- Problem description -
The listing must be reproduced in full, exactly as it stands.
######
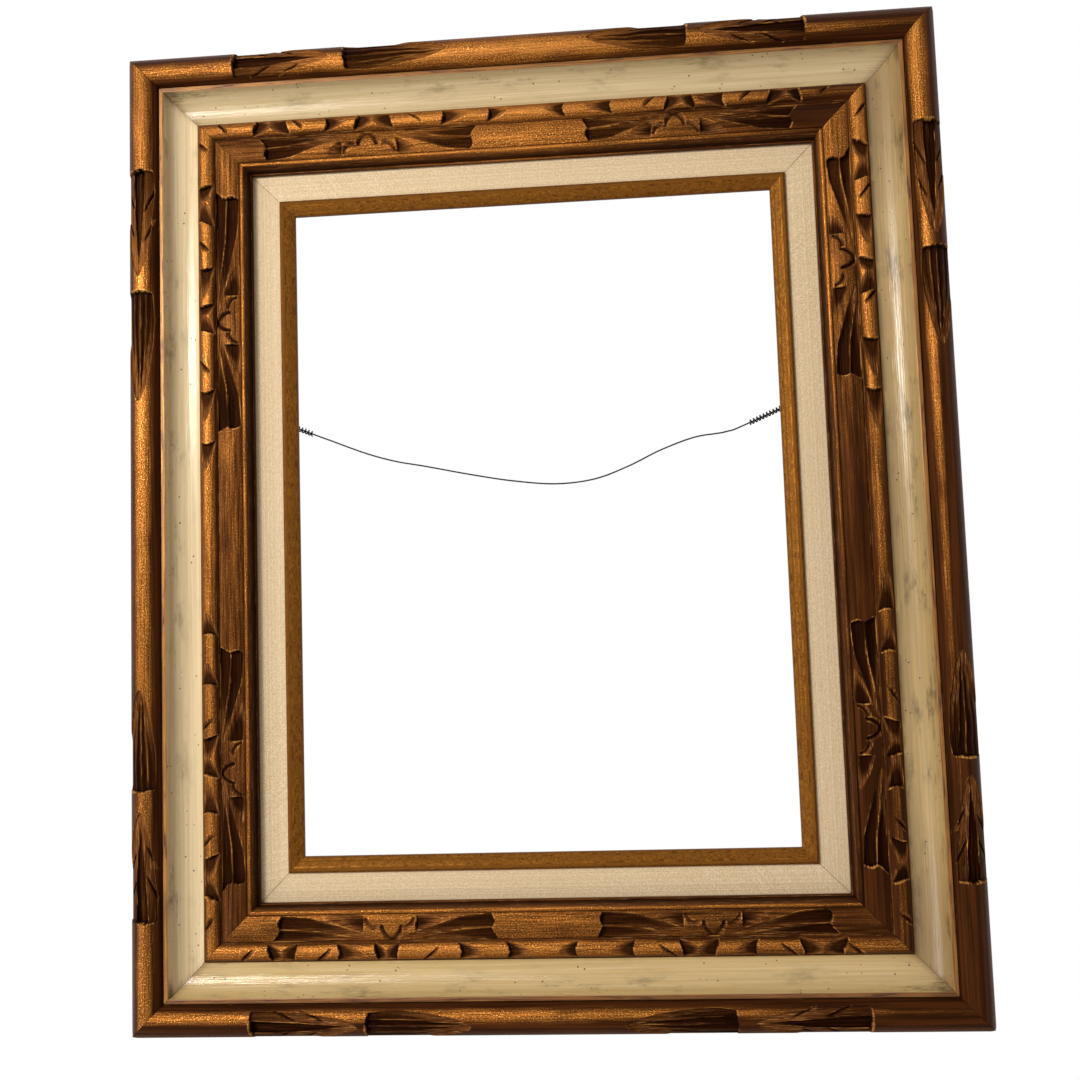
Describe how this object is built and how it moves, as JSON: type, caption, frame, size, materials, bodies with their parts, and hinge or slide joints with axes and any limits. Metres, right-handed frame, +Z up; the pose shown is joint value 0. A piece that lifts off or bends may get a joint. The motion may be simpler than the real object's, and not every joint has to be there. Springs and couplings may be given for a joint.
{
  "type": "carved picture frame",
  "caption": "Hand-carved wooden picture frame in nested mitred frames, with a cream cove, a linen liner, a gilded lip and a hanging wire on screw eyes behind.",
  "frame": {"origin": "middle of the frame in width and height, on the plane of its back that lies against the wall", "axes": "+X to the viewer's right, +Y backward into the wall, +Z up"},
  "size_m": [0.494, 0.0486, 0.594],
  "materials": {
    "outer_frame_wood": "dark brown stain rubbed with bronze gold on the roll and fillet, antiqued cream paint in the cove",
    "carved_frame_wood": "dark brown stain rubbed with bronze gold, darker in the cuts",
    "liner_wood": "gilded and toned lip over raw pine",
    "liner_linen": "natural coarse linen, matt",
    "nail_steel": "plain bright steel, slightly dulled",
    "screw_eye_steel": "zinc plated",
    "picture_wire": "stranded picture wire, dark with age"
  },
  "bodies": {
    "frame": {"outer_rail_top": "outer_frame_wood", "outer_rail_bottom": "outer_frame_wood", "outer_rail_left": "outer_frame_wood", "outer_rail_right": "outer_frame_wood", "carved_rail_top": "carved_frame_wood", "carved_rail_bottom": "carved_frame_wood", "carved_rail_left": "carved_frame_wood", "carved_rail_right": "carved_frame_wood", "liner_rail_top": "liner_wood", "liner_rail_bottom": "liner_wood", "liner_rail_left": "liner_wood", "liner_rail_right": "liner_wood", "linen_top": "liner_linen", "linen_bottom": "liner_linen", "linen_left": "liner_linen", "linen_right": "liner_linen", "corner_fasteners": "nail_steel", "carved_frame_corner_nails": "nail_steel", "carved_frame_nails": "nail_steel", "liner_brads": "nail_steel", "screw_eye_left": "screw_eye_steel", "screw_eye_right": "screw_eye_steel"},
    "wire": {"hanging_wire": "picture_wire", "wire_wrap_left": "picture_wire", "wire_wrap_right": "picture_wire"}
  },
  "joints": [
    {"name": "wire_swing", "type": "hinge", "parent": "frame", "child": "wire", "pos_m": [0, 0.0031, 0.086], "axis": [1, 0, 0], "range_deg": [0, 180]}
  ]
}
######
- Task output -
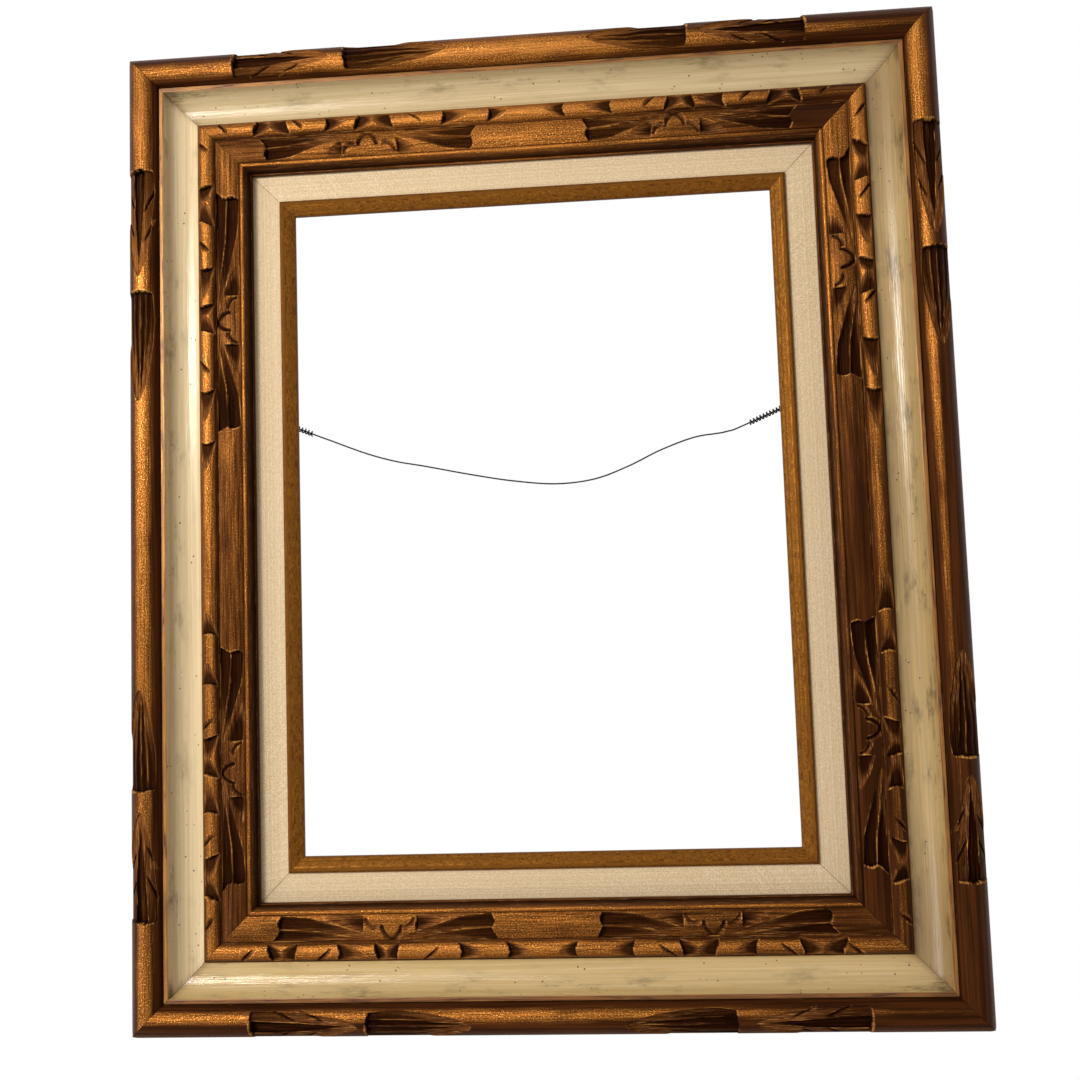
Describe how this object is built and how it moves, as JSON: type, caption, frame, size, materials, bodies with their parts, and hinge or slide joints with axes and any limits. Metres, right-handed frame, +Z up; the pose shown is joint value 0. A piece that lifts off or bends may get a joint. The motion may be simpler than the real object's, and not every joint has to be there. Springs and couplings may be given for a joint.
{
  "type": "carved picture frame",
  "caption": "Hand-carved wooden picture frame in nested mitred frames, with a cream cove, a linen liner, a gilded lip and a hanging wire on screw eyes behind.",
  "frame": {"origin": "middle of the frame in width and height, on the plane of its back that lies against the wall", "axes": "+X to the viewer's right, +Y backward into the wall, +Z up"},
  "size_m": [0.494, 0.0486, 0.594],
  "materials": {
    "outer_frame_wood": "dark brown stain rubbed with bronze gold on the roll and fillet, antiqued cream paint in the cove",
    "carved_frame_wood": "dark brown stain rubbed with bronze gold, darker in the cuts",
    "liner_wood": "gilded and toned lip over raw pine",
    "liner_linen": "natural coarse linen, matt",
    "nail_steel": "plain bright steel, slightly dulled",
    "screw_eye_steel": "zinc plated",
    "picture_wire": "stranded picture wire, dark with age"
  },
  "bodies": {
    "frame": {"outer_rail_top": "outer_frame_wood", "outer_rail_bottom": "outer_frame_wood", "outer_rail_left": "outer_frame_wood", "outer_rail_right": "outer_frame_wood", "carved_rail_top": "carved_frame_wood", "carved_rail_bottom": "carved_frame_wood", "carved_rail_left": "carved_frame_wood", "carved_rail_right": "carved_frame_wood", "liner_rail_top": "liner_wood", "liner_rail_bottom": "liner_wood", "liner_rail_left": "liner_wood", "liner_rail_right": "liner_wood", "linen_top": "liner_linen", "linen_bottom": "liner_linen", "linen_left": "liner_linen", "linen_right": "liner_linen", "corner_fasteners": "nail_steel", "carved_frame_corner_nails": "nail_steel", "carved_frame_nails": "nail_steel", "liner_brads": "nail_steel", "screw_eye_left": "screw_eye_steel", "screw_eye_right": "screw_eye_steel"},
    "wire": {"hanging_wire": "picture_wire", "wire_wrap_left": "picture_wire", "wire_wrap_right": "picture_wire"}
  },
  "joints": [
    {"name": "wire_swing", "type": "hinge", "parent": "frame", "child": "wire", "pos_m": [0, 0.0031, 0.086], "axis": [1, 0, 0], "range_deg": [0, 180]}
  ]
}